Task objective: Restate word for word the lines beginning at the one that contains "Keep writing the" and ending at the one that contains "return quads.reshape(-1, 4) + first"; include both and nothing else.

BEGIN Information given

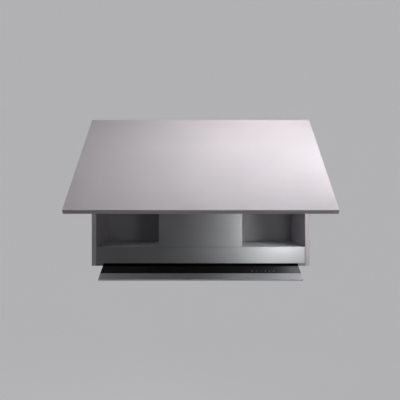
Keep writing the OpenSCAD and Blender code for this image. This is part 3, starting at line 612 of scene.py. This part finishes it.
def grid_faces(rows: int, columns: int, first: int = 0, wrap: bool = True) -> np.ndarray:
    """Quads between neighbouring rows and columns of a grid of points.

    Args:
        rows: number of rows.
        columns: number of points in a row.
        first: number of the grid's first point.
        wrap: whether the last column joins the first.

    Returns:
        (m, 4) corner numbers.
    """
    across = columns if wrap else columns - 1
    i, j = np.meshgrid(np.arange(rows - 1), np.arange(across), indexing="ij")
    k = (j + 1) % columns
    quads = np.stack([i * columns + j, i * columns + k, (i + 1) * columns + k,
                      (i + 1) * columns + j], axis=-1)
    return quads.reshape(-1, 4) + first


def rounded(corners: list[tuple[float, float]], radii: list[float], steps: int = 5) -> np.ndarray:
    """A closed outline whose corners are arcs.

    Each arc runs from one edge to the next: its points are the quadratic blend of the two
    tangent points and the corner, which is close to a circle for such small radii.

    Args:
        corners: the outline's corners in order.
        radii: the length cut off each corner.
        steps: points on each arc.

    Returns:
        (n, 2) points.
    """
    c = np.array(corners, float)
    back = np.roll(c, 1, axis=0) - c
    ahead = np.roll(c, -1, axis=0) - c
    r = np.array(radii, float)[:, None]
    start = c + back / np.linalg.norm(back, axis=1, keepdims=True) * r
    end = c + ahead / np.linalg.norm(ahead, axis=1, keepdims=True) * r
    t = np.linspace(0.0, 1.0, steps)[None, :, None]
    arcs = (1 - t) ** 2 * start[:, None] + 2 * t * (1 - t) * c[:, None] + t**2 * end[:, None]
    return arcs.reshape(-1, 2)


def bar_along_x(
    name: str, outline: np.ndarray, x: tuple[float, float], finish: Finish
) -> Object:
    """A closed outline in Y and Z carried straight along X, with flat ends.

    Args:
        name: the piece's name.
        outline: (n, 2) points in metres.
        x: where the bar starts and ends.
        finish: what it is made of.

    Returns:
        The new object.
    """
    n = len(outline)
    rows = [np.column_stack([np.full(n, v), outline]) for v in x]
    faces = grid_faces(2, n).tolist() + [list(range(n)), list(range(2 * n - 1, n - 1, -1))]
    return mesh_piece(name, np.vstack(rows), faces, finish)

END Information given
BEGIN Information given

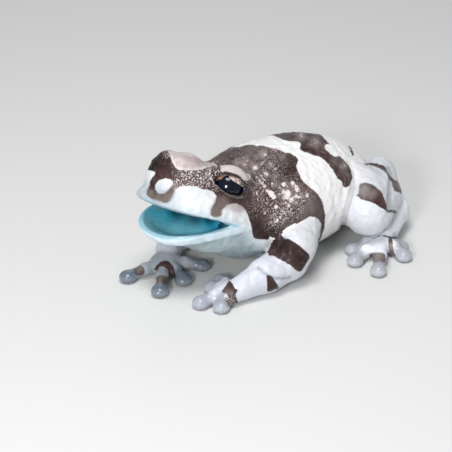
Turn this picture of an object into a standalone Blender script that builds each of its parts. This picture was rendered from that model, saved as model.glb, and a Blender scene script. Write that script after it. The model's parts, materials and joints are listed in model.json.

END Information given

Written solution:
Keep writing the OpenSCAD and Blender code for this image. This is part 3, starting at line 612 of scene.py. This part finishes it.
def grid_faces(rows: int, columns: int, first: int = 0, wrap: bool = True) -> np.ndarray:
    """Quads between neighbouring rows and columns of a grid of points.

    Args:
        rows: number of rows.
        columns: number of points in a row.
        first: number of the grid's first point.
        wrap: whether the last column joins the first.

    Returns:
        (m, 4) corner numbers.
    """
    across = columns if wrap else columns - 1
    i, j = np.meshgrid(np.arange(rows - 1), np.arange(across), indexing="ij")
    k = (j + 1) % columns
    quads = np.stack([i * columns + j, i * columns + k, (i + 1) * columns + k,
                      (i + 1) * columns + j], axis=-1)
    return quads.reshape(-1, 4) + first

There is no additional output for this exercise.